Students and their parents would need to plan out a career path assuming they don't get into the best schools. They could still spend time and money on education and personal development, but it wouldn't be singularly directed at test prep. Instead, there'd be more focus on developing the foundational knowledge, critical thinking, and diligent habits that promote career success.

2 comments

The societal benefits of maintaining fairness in opportunities to move up the economic ladder (speaking about India here) far outweighs other criteria. While one could argue that access to coaching institutes creates an unfair barrier on its own, in practice coaching institutes often teach good students of lesser means for free (because they can advertise their results and good results attract more students to coaching institutes).

These top colleges (in India) are literally a pathway to economic betterment of extended families as they're very affordable (lower income families essentially pay no fees), reasonably good and pretty much guarantee an upper middle class exit.

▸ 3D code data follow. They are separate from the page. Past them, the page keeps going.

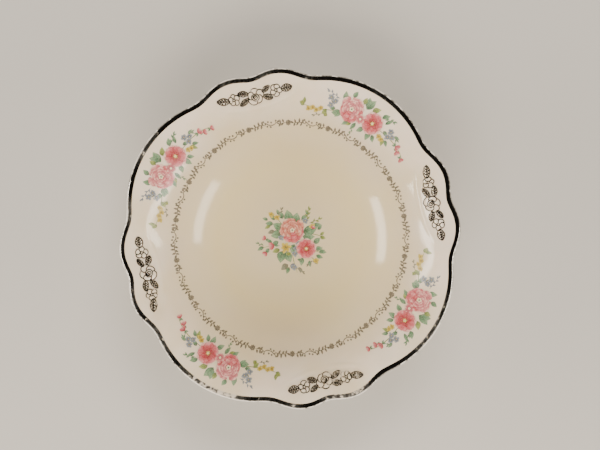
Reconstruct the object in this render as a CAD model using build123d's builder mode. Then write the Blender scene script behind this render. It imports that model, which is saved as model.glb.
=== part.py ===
"""Porcelain serving bowl with a lobed rim, moulded garlands and printed flowers.

Millimetres, +Z up.  The origin is the middle of the foot, on the surface that the bowl stands on.
A moulded garland lies on each of the +X, +Y, -X and -Y axes and a rose spray lies between each pair.
"""
from build123d import *
from math import cos, exp, log, pi, radians, sin, sqrt
import os

os.makedirs("parts", exist_ok=True)

# Overall size
bowl_width = 241.0            # across two opposite wide lobes
bowl_height = 63.0            # foot to top of the lip
clay_wall = 3.8               # fired clay alone
glaze_thickness = 0.25        # on every glazed face

# Meridian: the line halfway through the wall, from the flat floor out to the lip
floor_radius = 30.0           # flat part of the floor
foot_recess = 3.8             # underside of the floor above the table
flange_width = 37.5           # from the shoulder of the well out to the edge of the wide lobes
flange_rise = 28.0            # from the shoulder up to the top of the lip
shoulder_slope = 52.0         # degrees, where the well turns into the flange
rim_slope = 22.0              # degrees, at the lip

# Lobed rim: four wide lobes, and four pairs of small scallops between them
sides = 4
lobe_radius = 74.8            # arc of a wide lobe
scallop_radius = 24.4         # arc of a small scallop
scallop_inset = 1.6           # how far a scallop's top stays inside the wide lobes
scallop_turn = 9.0            # degrees from the middle of the pair to each scallop
cove_softness = 4.4           # rounding where two arcs meet

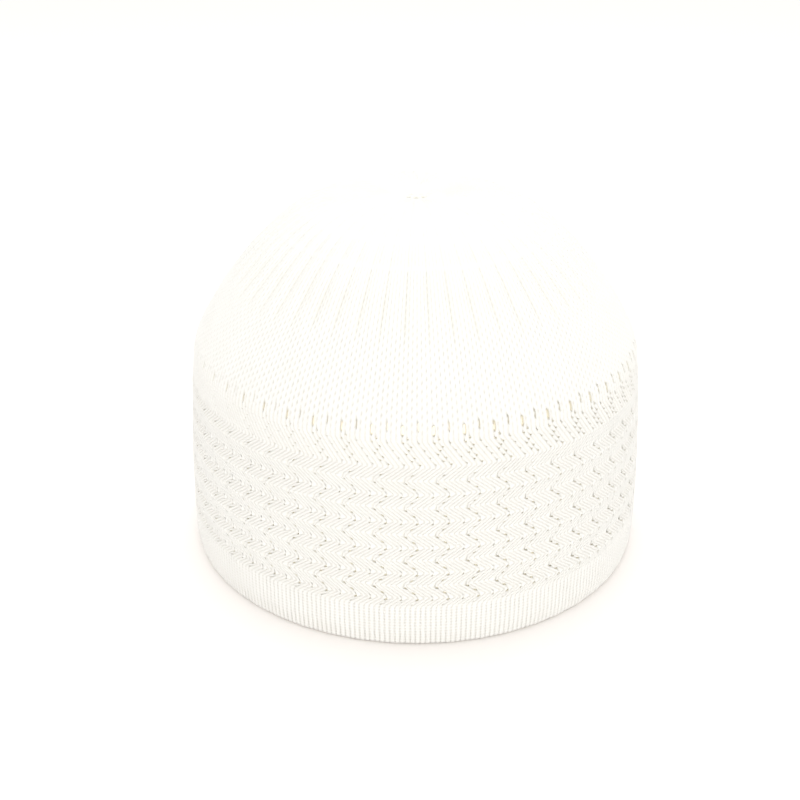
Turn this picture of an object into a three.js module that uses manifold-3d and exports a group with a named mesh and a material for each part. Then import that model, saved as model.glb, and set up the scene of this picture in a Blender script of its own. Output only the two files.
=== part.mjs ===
// A knitted cotton prayer cap, built as a three.js scene graph in millimetres with +Z up.
//
// The cap is knitted in the round as 52 pattern columns, each six wales (columns of stitches)
// wide. From the rim up it has a folded hem, a band of zigzag lace that ends in a row of tall
// slots, and a crown. The crown starts plain, turns into ribs, and is drawn together at the top.
// The origin is the centre of the circle that the rim stands on. The front faces -Y.

import * as THREE from "three";
import { mergeVertices } from "three/addons/utils/BufferGeometryUtils.js";
import Module from "manifold-3d";

const wasm = await Module();
wasm.setup();

// Driving dimensions
const patternColumns = 52;
const rimRadius = 89; // a head of about 56 cm round
const hemHeight = 15.8;
const hemThickness = 3.2; // the hem is folded double
const foldRounding = 1; // how far the folded edge at the rim is rounded
const knitThickness = 1.8;
const jointGap = 0.3; // between one knitted section and the next
const laceTop = 85;
const gatherRadius = 3.5; // where the last loops are drawn together
const gatherLobes = 8; // loops of the yarn end around the middle

// The zigzag of the lace: each column leans to one side, turns, and leans back
const turns = { first: 17.4, step: 4.76, count: 11, topStep: 6.9 };
const zigzagSwing = 0.46; // sideways travel of a turn, as a share of a column's width
const laceRelief = 0.5; // how far its ridges stand out, and its grooves go in

// The holes that are cut through, between one column of the lace and the next. square is the
// share of the length over which a hole has its full width.
const slot = { height: 82, width: 1.3, length: 5, lean: 0, square: 0.5 };
const eyeletHeight = turns.first + 1.5 * turns.step;
const eyelet = { height: eyeletHeight, width: 1.6, length: 3.6, lean: Math.PI / 4, square: 0 };

// The outside from the rim to the middle of the crown. rib is how far the ridges stand out
// there, and the grooves go in.
const outline = [
  { height: 0, radius: rimRadius, rib: 0 },
  { height: 20, radius: 88.9, rib: 0 },
  { height: 40, radius: 88.1, rib: 0 },
  { height: 60, radius: 86.7, rib: 0 },
  { height: 76, radius: 85.2, rib: 0 },
  { height: 84, radius: 83.6, rib: 0.1 },
  { height: 94, radius: 78.4, rib: 0.1 },
  { height: 105, radius: 70.8, rib: 0.1 },
  { height: 115, radius: 62.4, rib: 0.6 },
  { height: 124, radius: 53.2, rib: 0.6 },
  { height: 131, radius: 43.8, rib: 0.6 },
  { height: 135.6, radius: 33.2, rib: 0.5 },
  { height: 138, radius: 19, rib: 0.4 },
  { height: 137.2, radius: 9, rib: 0.2 },
  { height: 135.2, radius: gatherRadius, rib: 0 },
];

// Every column of the pattern is two segments wide: a groove and a ridge
const columnAngle = (2 * Math.PI) / patternColumns;
const segments = 2 * patternColumns;

// The outside radius at a height that is below the flat top
function wallRadius(height) {
  const upper = outline.findIndex((row) => row.height > height);
  const [low, high] = [outline[upper - 1], outline[upper]];
  const share = (height - low.height) / (high.height - low.height);
  return THREE.MathUtils.lerp(low.radius, high.radius, share);
}

// Rows of an outline moved inwards by a thickness, square to the outline
function insetRows(rows, thickness) {
  return rows.map(({ height, radius }, i) => {
    const before = rows[Math.max(i - 1, 0)];
    const after = rows[Math.min(i + 1, rows.length - 1)];
    const along = new THREE.Vector2(after.radius - before.radius, after.height - before.height);
    along.setLength(thickness);
    return { height: height + along.x, radius: radius - along.y };
  });
}

// A ring of knitting turned from a closed section. Odd segments are grooves and even ones are
// ridges. A row with a swing is turned to the right by that share of a column.
function knittedRing(section) {
  const rows = [...section, section[0]];
  const profile = rows.map(({ radius, height }) => new THREE.Vector2(radius, height));
  const lathe = new THREE.LatheGeometry(profile, segments);
  const position = lathe.getAttribute("position");
  for (let i = 0; i <= segments; i++) {
    rows.forEach(({ radius, height, rib = 0, swing = 0 }, j) => {
      const angle = ((i % segments) / 2 + swing) * columnAngle;
      const reach = radius + (i % 2 ? -rib : rib);
      const vertex = i * rows.length + j;
      position.setXYZ(vertex, reach * Math.sin(angle), height, reach * Math.cos(angle));
    });
  }
  return lathe;
}

// A closed geometry as a solid that can be cut
function solidOf(geometry) {
  const bare = geometry.clone();
  bare.deleteAttribute("normal");
  bare.deleteAttribute("uv");
  const merged = mergeVertices(bare, 1e-3);
  const vertProperties = merged.getAttribute("position").array;
  const triVerts = new Uint32Array(merged.index.array);
  return new wasm.Manifold(new wasm.Mesh({ numProp: 3, vertProperties, triVerts }));
}

function geometryOf(solid) {
  const { vertProperties, triVerts } = solid.getMesh();
  const geometry = new THREE.BufferGeometry();
  geometry.setAttribute("position", new THREE.BufferAttribute(vertProperties, 3));
  geometry.setIndex(new THREE.BufferAttribute(triVerts, 1));
  geometry.computeVertexNormals();
  return geometry;
}

// A cutter for one gap: long, pointed at both ends, and right through the wall
function gapCutter({ height, width, length, lean, square }, columnsRound) {
  const [x, y] = [width / 2, length / 2];
  const shape = new THREE.Shape();
  shape.moveTo(0, -y);
  shape.lineTo(x, -y * square);
  if (square > 0) shape.lineTo(x, y * square);
  shape.lineTo(0, y);
  shape.lineTo(-x, y * square);
  if (square > 0) shape.lineTo(-x, -y * square);
  const depth = 4 * knitThickness;
  const cutter = new THREE.ExtrudeGeometry(shape, { depth, bevelEnabled: false });
  cutter.rotateZ(lean);
  cutter.translate(0, height, wallRadius(height) - depth / 2);
  cutter.rotateY(columnsRound * columnAngle);
  return cutter;
}

// The hem: plain knitting folded to the inside and sewn down, so it is twice as thick
function hemBand() {
  const inner = rimRadius - hemThickness;
  return knittedRing([
    { height: 0, radius: inner },
    { height: 0, radius: rimRadius - foldRounding },
    { height: foldRounding, radius: rimRadius },
    { height: hemHeight, radius: wallRadius(hemHeight) },
    { height: hemHeight, radius: inner },
  ]);
}

// The outside rows of the lace: one at each turn of the zigzag, then the upright slot row
function laceRows(bottom) {
  const row = (height, rib, swing) => ({ height, radius: wallRadius(height), rib, swing });
  const rows = [row(bottom, 0, 0)];
  for (let n = 1; n < turns.count; n++) {
    rows.push(row(turns.first + n * turns.step, laceRelief, n % 2 ? zigzagSwing : 0));
  }
  const lastTurn = turns.first + (turns.count - 1) * turns.step + turns.topStep;
  rows.push(row(lastTurn, laceRelief, zigzagSwing));
  rows.push(row(slot.height - slot.length / 2, laceRelief, 0));
  rows.push(row(laceTop, 0.1, 0));
  return rows;
}

function laceBand() {
  const bottom = hemHeight + jointGap;
  const inside = [bottom, slot.height - slot.length, laceTop].map((height) => {
    return { height, radius: wallRadius(height) - knitThickness };
  });
  const band = solidOf(knittedRing([...laceRows(bottom), ...inside.reverse()]));
  const cutters = [];
  for (let n = 0; n < patternColumns; n++) {
    const groove = n + 0.5;
    cutters.push(solidOf(gapCutter(slot, groove)));
    cutters.push(solidOf(gapCutter(eyelet, groove + zigzagSwing / 2)));
  }
  return geometryOf(band.subtract(wasm.Manifold.union(cutters)));
}

function crown() {
  const bottom = { height: laceTop + jointGap, radius: wallRadius(laceTop + jointGap), rib: 0.1 };
  const above = outline.filter(({ height }) => height > bottom.height);
  const outside = [bottom, ...above];
  const inside = insetRows([bottom, ...above.filter((row, i) => i % 2 === 0)], knitThickness);
  inside[0].height = bottom.height;
  inside.at(-1).radius = gatherRadius;
  return knittedRing([...outside, ...inside.reverse()]);
}

// The yarn end, drawn through the last loops and knotted into a small lobed button
function gatherKnot() {
  const radius = gatherRadius - jointGap;
  const top = outline.at(-1).height + 0.4;
  const half = new THREE.Path();
  half.moveTo(0, top - 2);
  half.lineTo(0.8 * radius, top - 2);
  half.quadraticCurveTo(1.2 * radius, top - 0.4, 0, top);
  const lathe = new THREE.LatheGeometry(half.getPoints(4), 2 * gatherLobes);
  const position = lathe.getAttribute("position");
  const rowsRound = position.count / (2 * gatherLobes + 1);
  for (let i = 0; i < position.count; i++) {
    const waist = Math.floor(i / rowsRound) % 2 ? 0.85 : 1;
    position.setX(i, position.getX(i) * waist);
    position.setZ(i, position.getZ(i) * waist);
  }
  return lathe;
}

// Cream-white cotton without shine
function cotton(color) {
  return new THREE.MeshStandardMaterial({ color, roughness: 0.9, metalness: 0 });
}

function namedMesh(name, geometry, material) {
  const mesh = new THREE.Mesh(geometry, material);
  mesh.name = name;
  return mesh;
}

const cap = new THREE.Group();
cap.add(namedMesh("hem_band", hemBand(), cotton("#f3efe6")));
cap.add(namedMesh("lace_band", laceBand(), cotton("#f4f0e6")));
cap.add(namedMesh("crown", crown(), cotton("#f7f4ed")));
cap.add(namedMesh("gather_knot", gatherKnot(), cotton("#f2eee3")));
cap.rotation.x = Math.PI / 2; // a lathe turns about Y, and the cap stands along Z

export default cap;
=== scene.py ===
# %% [markdown]
# A knitted prayer cap
#
# The cap is one piece of cream-white cotton knitting. It has a folded hem, a band of zigzag lace
# with a row of tall slots at its top, and a crown that turns into ribs and is drawn together in
# the middle. This script dresses the solid model with knitting whose stitches, lace holes and
# ribs are real shapes. Everything is in metres, with +Z up and the front towards -Y.

# %% Load the solid model
import math

import bpy
import numpy as np
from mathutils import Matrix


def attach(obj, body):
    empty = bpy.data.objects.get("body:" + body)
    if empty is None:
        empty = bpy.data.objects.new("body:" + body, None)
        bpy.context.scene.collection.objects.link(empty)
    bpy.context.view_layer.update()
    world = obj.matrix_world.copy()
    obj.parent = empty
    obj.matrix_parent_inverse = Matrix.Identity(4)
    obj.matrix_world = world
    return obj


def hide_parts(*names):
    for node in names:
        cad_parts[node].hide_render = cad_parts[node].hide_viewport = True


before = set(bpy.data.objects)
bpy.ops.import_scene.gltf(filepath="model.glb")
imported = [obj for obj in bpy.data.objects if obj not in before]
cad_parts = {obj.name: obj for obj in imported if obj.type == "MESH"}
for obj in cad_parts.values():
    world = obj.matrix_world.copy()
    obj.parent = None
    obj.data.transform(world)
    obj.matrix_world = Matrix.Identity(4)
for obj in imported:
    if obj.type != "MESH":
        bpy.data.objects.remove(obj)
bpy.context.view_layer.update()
print("solid nodes:", sorted(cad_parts))

# %% [markdown]
# The gauge
#
# Knitting is counted in wales, the upright columns of stitches, and courses, the rows. This cap
# has 52 pattern columns of six wales each. A pattern column lies between one line of lace holes
# and the next. So a place on the cap is said in two counts: courses from the rim's folded edge
# up to the middle of the crown, and pattern columns round it.

# %% Sizes of the knitting
MM = 0.001
COLUMNS = 52
WALES = 6
COURSE = 1.255 * MM
COLUMN_ANGLE = 2 * math.pi / COLUMNS
MANY = 200  # more courses than there are

# The courses where each kind of knitting begins
HEM_FIRST, LACE_FIRST, PLAIN_FIRST, RIB_FIRST = -4, 12, 67, 88
print("wales round:", COLUMNS * WALES)

# %% [markdown]
# The outline
#
# A knitted cap hangs in smooth curves, so the outline is a spline through a few heights and
# radii. It starts inside the hem, goes round the folded edge at the floor, and runs up the
# outside to the middle of the crown.

# %% Draw the outline
RIM_RADIUS = 89 * MM
FOLD_RADIUS = 1.7 * MM  # the hem is folded to the inside round an edge of this radius

# The outside of the cap in millimetres, above its folded edge: height, radius
OUTLINE = [
    (20, 88.9),
    (40, 88.1),
    (60, 86.7),
    (76, 85.2),
    (84, 83.6),
    (94, 78.4),
    (105, 70.8),
    (115, 62.4),
    (124, 53.2),
    (131, 43.8),
    (135.6, 33.2),
    (138, 19),
    (137.2, 9),
    (135.0, 2.4),
]


def spline(points, steps):
    """A smooth line through points, with steps on each span."""
    points = np.array(points, float)
    ends = np.vstack([2 * points[0] - points[1], points, 2 * points[-1] - points[-2]])
    t = np.linspace(0, 1, steps, endpoint=False)[:, None]
    line = []
    for a, b, c, d in zip(ends, ends[1:], ends[2:], ends[3:]):
        bend = (2 * a - 5 * b + 4 * c - d) * t**2 + (3 * b - a - 3 * c + d) * t**3
        line.append(b + ((c - a) * t + bend) / 2)
    return np.vstack([*line, points[-1]])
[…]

I think introducing any shade of unfairness into this process even if it reflects underlying unfairness of life will damage soceital cohesion.

Source: studied in these colleges and know personally several classmates of very modest means whose extended families benefited from their success. Also personally know a few people in China who have equivalent stories.

The focus of those seeking to help kids is on completely the wrong things. The solution doesn't really lie in optimising the coaching exam system - sure it can be improved but the leverage of outcome is very low - but rather in the larger economy. We need more businesses, better regulation, sleeker government and policing system. This would do more to ease the pressure on kids and families than any regulation on the coaching industry would.
> We need more businesses, better regulation, sleeker government and policing system.

We need these things for good reasons, but the skill premium is here to stay. Both in the West and even more so (because differences are so vast, and redistributing incomes is not exactly feasible) in developing countries like China and India.

Came to suggest this. Has a variety of applications.

And as you point out, if it's all or nothing, or massively increasing returns then the people near the cutoff/bend in the curve fight like hell to stay on the right side of the line instead of rebalancing the incentives.

Basically turns education into a lottery where everyone spends lots of money to buy a lot of tickets because there's no sensible alternative. So appropriate that one of the solutions is to run an actual lottery that you can't buy more tickets for.

Banning tuition seems like a surprisingly far-sighted move, wonder what else they'll come up with and how it'll work out.

I disagree. Banning tuition is a very stupid move. All they did was to deprive poorer kids from accessing these facilities. The families of kids with resources are going to find a way to subvert the ban anyway.